The exercise
Everything in the listing below from the line containing "The build123d and Blender code for this object" through the line containing "name: the material's name." should be repeated exactly; leave out every other line.

Stored records
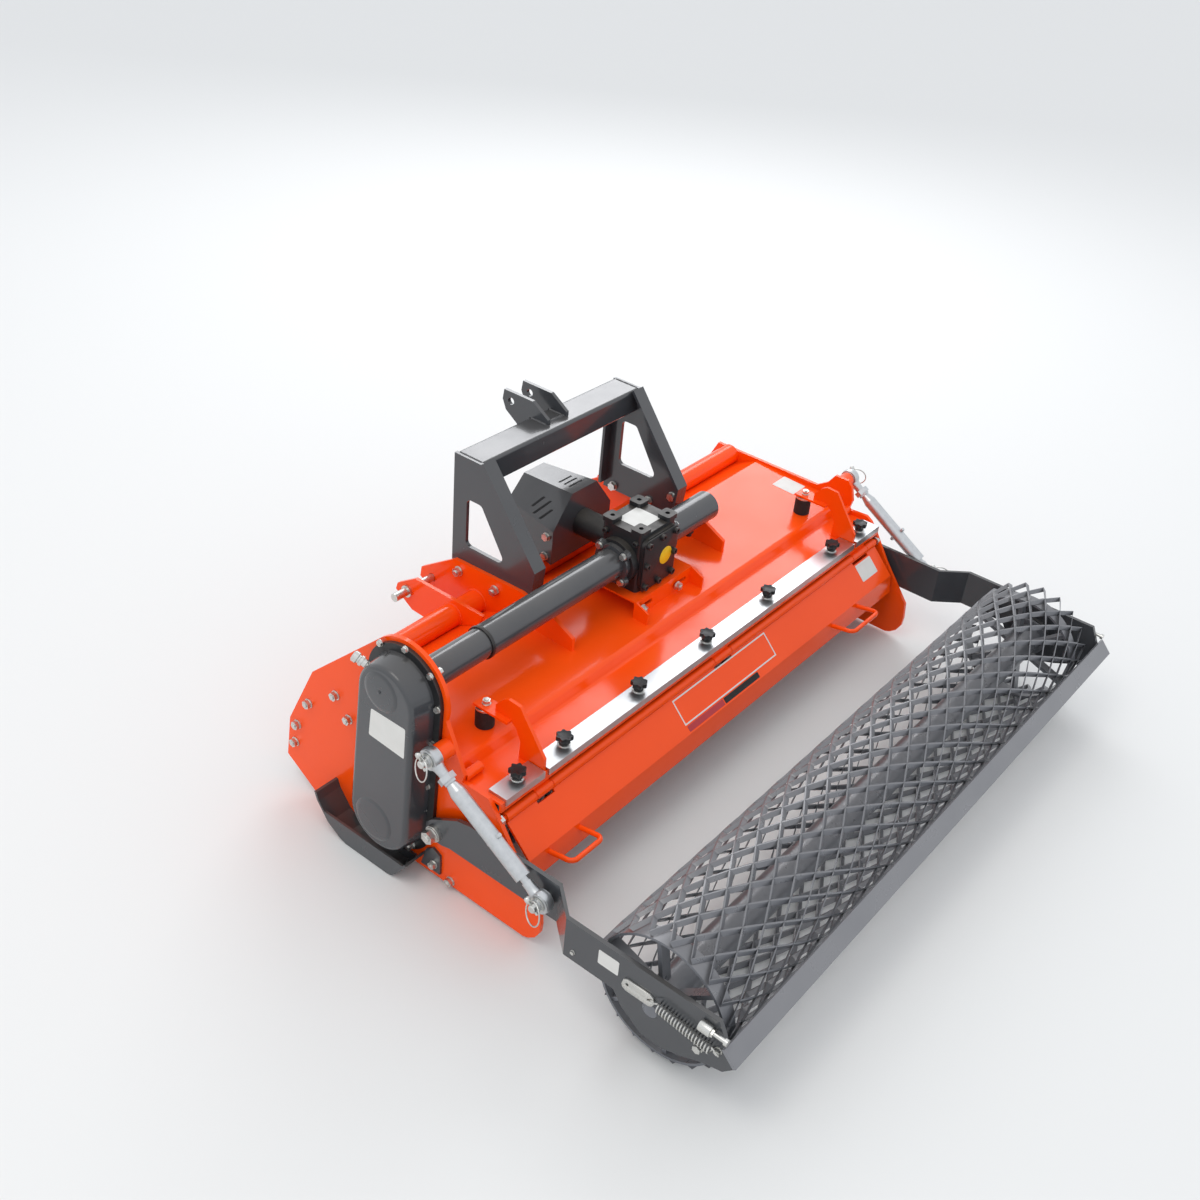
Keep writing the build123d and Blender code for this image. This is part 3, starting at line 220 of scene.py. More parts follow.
# This black is the rubber of the buffers, and it also serves as painted shade in the guard's vent slots.
black_rubber_and_shade = make_finish("black_rubber_and_painted_shade", "1C1C1D", "141414", 0.7, cloud_mm=12.0, grain_mm=1.0, bump=0.4)

# %% [markdown]
# Each solid takes one finish. The list below reads like the paint shop's sheet: orange for the hood,
# its side plates and the door, dark grey for the mast, tubes, arms and skids, and bare or plated
# metal for what is bought in.

# %% Give every solid its finish
finish_sheet = [
    (orange_coat, ["side_plate_left", "side_plate_right", "hood_shell", "front_tube", "hitch_inner_plates",
                   "hitch_outer_plates", "gearbox_bracket", "buffer_arms", "door_hinge", "rear_door",
                   "door_handles"]),
    (grey_coat, ["torque_tube_left", "torque_tube_right", "mast_plates", "mast_flanges", "mast_tube",
                 "clevis_plates", "pto_guard", "gear_case_cover", "rotor_bearing", "rotor_tube",
                 "selector_grid", "skid_left", "skid_right", "roller_arm_left", "roller_arm_right"]),
    (black_coat, ["gear_case_flange"]),
    (cast_black, ["gearbox"]),
    (bare_steel, ["input_shaft", "rotor_blades"]),
    (stainless, ["clamp_strips"]),
    (zinc_plate, ["hitch_pins", "arm_pivot_pins", "scraper_springs"]),
    (galvanised, ["adjuster_pins", "adjuster_barrel_left", "adjuster_barrel_right", "adjuster_rod_left",
                  "adjuster_rod_right"]),
    (mesh_coat, ["roller_shaft", "roller_bands", "roller_mesh"]),
    (scraper_coat, ["scraper"]),
    (knob_nylon, ["strip_knobs"]),
    (black_rubber_and_shade, ["rubber_buffers"]),
]
for finish, node_names in finish_sheet:
    for node_name in node_names:
        for slot in bpy.data.objects[node_name].material_slots:
            slot.material = finish
print("finished solids:", sum(len(node_names) for finish, node_names in finish_sheet))

# %% [markdown]
# ## Bench tools
# The new pieces are modelled as they would be by hand: a primitive is added, shaped in edit mode and
# finished with a modifier. A few steps come back for every piece, so they are written once here. All
# lengths from here on are in millimetres, as on a drawing, and MM turns them into Blender's metres.
# What stands on both sides is made for each value of sides, -1 on the left and 1 on the right.

# %% Select, pick and place
MM = 0.001
left, right, rear, front, up = (-1, 0, 0), (1, 0, 0), (0, -1, 0), (0, 1, 0), (0, 0, 1)
straight_down = Vector((0.0, 0.0, -1.0))
sides = (-1.0, 1.0)


def only(piece):
    if bpy.context.object and bpy.context.object.mode != "OBJECT":
        bpy.ops.object.mode_set(mode="OBJECT")
    bpy.ops.object.select_all(action="DESELECT")
    if piece:
        piece.select_set(True)
        bpy.context.view_layer.objects.active = piece


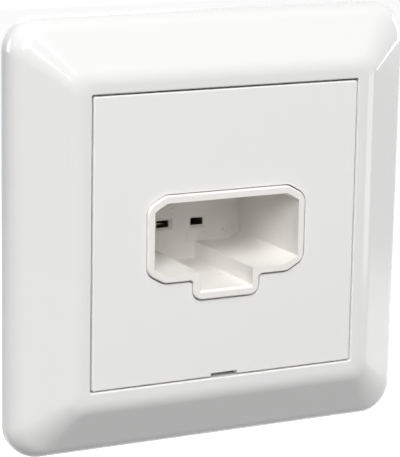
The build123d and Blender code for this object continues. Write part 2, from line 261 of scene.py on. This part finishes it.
def blank_material(name: str) -> tuple:
    """A new node material.

    Args:
        name: the material's name.

    Returns:
        The material, its tree, its Principled shader and its object coordinates.
    """
    material = bpy.data.materials.new(name)
    material.use_nodes = True
    tree = material.node_tree
    shader = next(n for n in tree.nodes if n.type == "BSDF_PRINCIPLED")
    coordinates = add(tree, "ShaderNodeTexCoord").outputs["Object"]
    return material, tree, shader, coordinates


@dataclass(frozen=True)
class Plastic:
    """A moulded thermoplastic.

    Args:
        slot: the record's slot it belongs to.
        light: colour where the tone is lightest.
        dark: colour where the tone is darkest.
        roughness: mean roughness.
        grain_depth: depth of the fine grain, from 0 to 1.
        ripple_depth: depth of the slow ripple, from 0 to 1.
        coat: weight of a clear gloss.
        shade_spots: centre, radius, softness and depth of each soft round spot of painted shade, in
            millimetres.
    """

    slot: Slot
    light: tuple
    dark: tuple
    roughness: float
    grain_depth: float
    ripple_depth: float
    coat: float = 0.0
    shade_spots: tuple = ()

    def with_painted_shade(
        self, tree: bpy.types.NodeTree, groups: Groups,
        colour: bpy.types.NodeSocket, place: bpy.types.NodeSocket,
    ) -> bpy.types.NodeSocket:
        """Darkens the colour in each soft round spot of painted shade.

        Args:
            tree: the material's tree.
            groups: the shared node groups.
            colour: the colour without the painted shade.
            place: the object coordinates.

        Returns:
            The colour with the painted shade.
        """
        for centre, radius, soft, depth in self.shade_spots:
            mark = add(tree, "ShaderNodeGroup", node_tree=groups.mark)
            tree.links.new(place, mark.inputs["Vector"])
            mark.inputs["Centre"].default_value = [c * MM for c in centre]
            mark.inputs["Radius"].default_value = radius * MM
            mark.inputs["Softness"].default_value = soft * MM
            mark.inputs["Depth"].default_value = depth
            darker = add(
                tree, "ShaderNodeMix", {"Factor": mark.outputs["Mask"]},
                data_type="RGBA", blend_type="MULTIPLY",
            )
            tree.links.new(colour, darker.inputs[6])
            darker.inputs[7].default_value = (*PAINTED_SHADE_TONE, 1)
            colour = darker.outputs[2]
        return colour

    def material(self, groups: Groups) -> bpy.types.Material:
        """Builds the material.

        Args:
            groups: the shared node groups.

        Returns:
            The new material.
        """
        material, tree, shader, place = blank_material(self.slot.value)
        grain = add(tree, "ShaderNodeGroup", node_tree=groups.grain)
        tree.links.new(place, grain.inputs["Vector"])
        grain.inputs["Grain Depth"].default_value = self.grain_depth
        grain.inputs["Ripple Depth"].default_value = self.ripple_depth
        tint = add(tree, "ShaderNodeMix", {"Factor": grain.outputs["Tone"]}, data_type="RGBA")
        tint.inputs[6].default_value = (*self.dark, 1)
        tint.inputs[7].default_value = (*self.light, 1)
        # painted shade in soft round spots, where the finish has any
        colour = self.with_painted_shade(tree, groups, tint.outputs[2], place)
        tree.links.new(colour, shader.inputs["Base Color"])
        spread = add(
            tree, "ShaderNodeMapRange",
            {"Value": grain.outputs["Tone"], "To Min": self.roughness * 0.9, "To Max": self.roughness * 1.1},
        )
        tree.links.new(spread.outputs[0], shader.inputs["Roughness"])
        tree.links.new(grain.outputs["Normal"], shader.inputs["Normal"])
        shader.inputs["IOR"].default_value = PLASTIC_IOR
        shader.inputs["Coat Weight"].default_value = self.coat
        shader.inputs["Coat Roughness"].default_value = COAT_ROUGHNESS
        return material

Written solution
The build123d and Blender code for this object continues. Write part 2, from line 261 of scene.py on. This part finishes it.
def blank_material(name: str) -> tuple:
    """A new node material.

    Args:
        name: the material's name.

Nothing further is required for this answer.